If you are entering a new market and problem area, it’s tougher. The focus at this stage should be understanding the market and formulate a proposition that will resonate with customers. Focus on understanding the circumstances potential users live in, what are the market dynamics. Do this without spending too much obsessing about fine grained details. Focus on launching as fast as possible to really go deep into user problems. I find desk research a powerful tool at this stage and I’ve used material from: analysts, professional organisations, regulatory agencies, etc.
If you have the budget to pay to recruit users or subject matter experts – this is the time to spend it.
Ideal for: understanding how the competition position themselves and general trends in a market
Pitfalls: confusing what the competition does for what users need…
Complement it with: blogs and user reviews to understand the users point of view.
Ideal for: understanding what your users talk about and what they are concerned about
Pitfalls: sampling bias – what people might be discussing in public is not necessarily what occupies their mind.
Complement it with: market reports to get the point of view of who is serving the market.
Ideal for: understanding what competitor’s users value and what they dislike.
Pitfalls: big sampling bias risk. Many reviews are pushed and controlled by the marketing departments of your competitor. The worse reviews are driven by disgruntled customers.
Complement it with: market reports
Wait … there is no users, how can we use “user analytics”? If you are launching a new product into a market chances are people are searching for solutions to their problem. Leverage SEO tools and search analytics tools to understand what people are searching for. Get a landing page up for the product and A/B test the proposition…
Ideal for: testing a proposition before developing a product
Pitfalls: like with any analytics you get little insight on why people are doing what they are doing.
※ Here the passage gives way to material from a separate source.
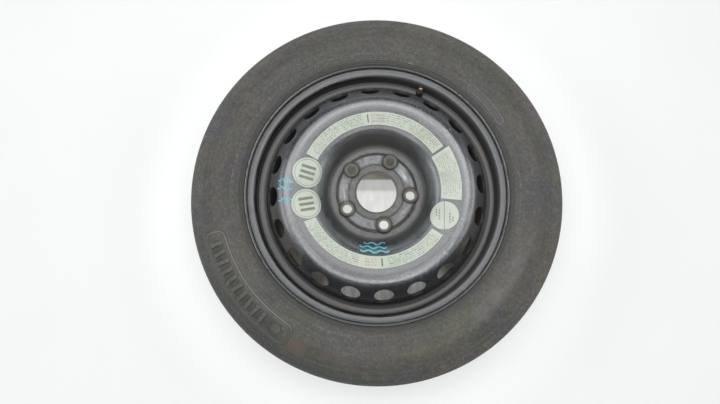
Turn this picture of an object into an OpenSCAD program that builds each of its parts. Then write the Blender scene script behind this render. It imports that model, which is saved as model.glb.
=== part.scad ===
// Narrow steel wheel with a temporary-use tyre, lying on its back side.
// Origin: centre of the hub bore on the hub mounting plane.
// +Z runs along the wheel axis, out of the visible (outboard) side.

/* [Tyre] */
// Radius of the tyre over the middle of the tread
tyre_r = 313.6; // [312:0.1:317]
// Width of the tyre across its sidewalls
section_w = 127; // [126:0.5:129]
// Depth of the grooves round the tread
groove_d = 4.8; // [2:0.1:6]
// Width of the two middle grooves
groove_mid_w = 7; // [4:0.5:9]
// Width of the two outer grooves
groove_out_w = 5; // [3:0.5:7]
// Number of slots round each shoulder
slot_count = 60; // [36:4:72]
// Width of a shoulder slot
slot_w = 2.4; // [1.5:0.1:5]

/* [Rim] */
// Radius of the bead seat at the heel
seat_r = 202.8; // [202.6:0.1:203]
// Distance between the two flanges, inside
rim_w = 88.9; // [88:0.1:90]
// Thickness of the rolled rim sheet
rim_t = 2.8; // [2.4:0.1:3]
// Radius of the valve hole
valve_hole_r = 5.7; // [5.6:0.05:5.75]
// Distance of the valve from the wheel axis
valve_at_r = 193; // [192.6:0.1:193.2]
// Angle of the valve round the wheel
valve_at_a = 67.2; // [0:0.1:359.9]

/* [Disc] */
// Thickness of the pressed disc
disc_t = 4; // [3.6:0.1:4.2]
// Distance of the mounting plane from the middle of the rim
et = 36; // [34:0.5:38]
// Radius of the hub bore
bore_r = 33.3; // [32:0.05:36]
// Diameter of the circle of bolt holes
pcd = 112; // [110:0.5:114]
// Number of bolt holes
bolt_count = 5; // [4:1:5]
// Radius of a bolt hole
bolt_r = 7.5; // [6.5:0.1:8]
// Radius of the mouth of a bolt seat
seat_mouth_r = 11.6; // [10:0.1:12]
// Angle of the first bolt hole round the wheel
bolt_at_a = 66.4; // [0:0.1:71.9]
// Number of vent holes
vent_count = 20; // [16:1:21]
// Radius of a vent hole
vent_r = 16; // [12:0.5:18]
// Angle of the first vent hole round the wheel
vent_at_a = 3.8; // [0:0.1:17.9]

/* [Welds] */
// Number of weld runs at the back of the disc
weld_count = 6; // [4:1:8]
// Angle covered by one weld run
weld_a = 30; // [15:1:40]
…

Complement it with: dedicated blogs and podcasts to understand why people are searching what they are searching
It goes without saying that structured, live user interviews cannot be substituted and that as a complement to these sources it is invaluable. However, users’ time is an expensive resource, and we cannot afford to waste it when we can learn from other sources. Too much product development advice emphasises “talking to your users,” which can paralyse product development teams and make them feel disempowered. They may think that every single feature requires full problem discovery, solution validation, and so on. Yes, talk to your users, but only when you have a question that cannot be answered reliably in any other way.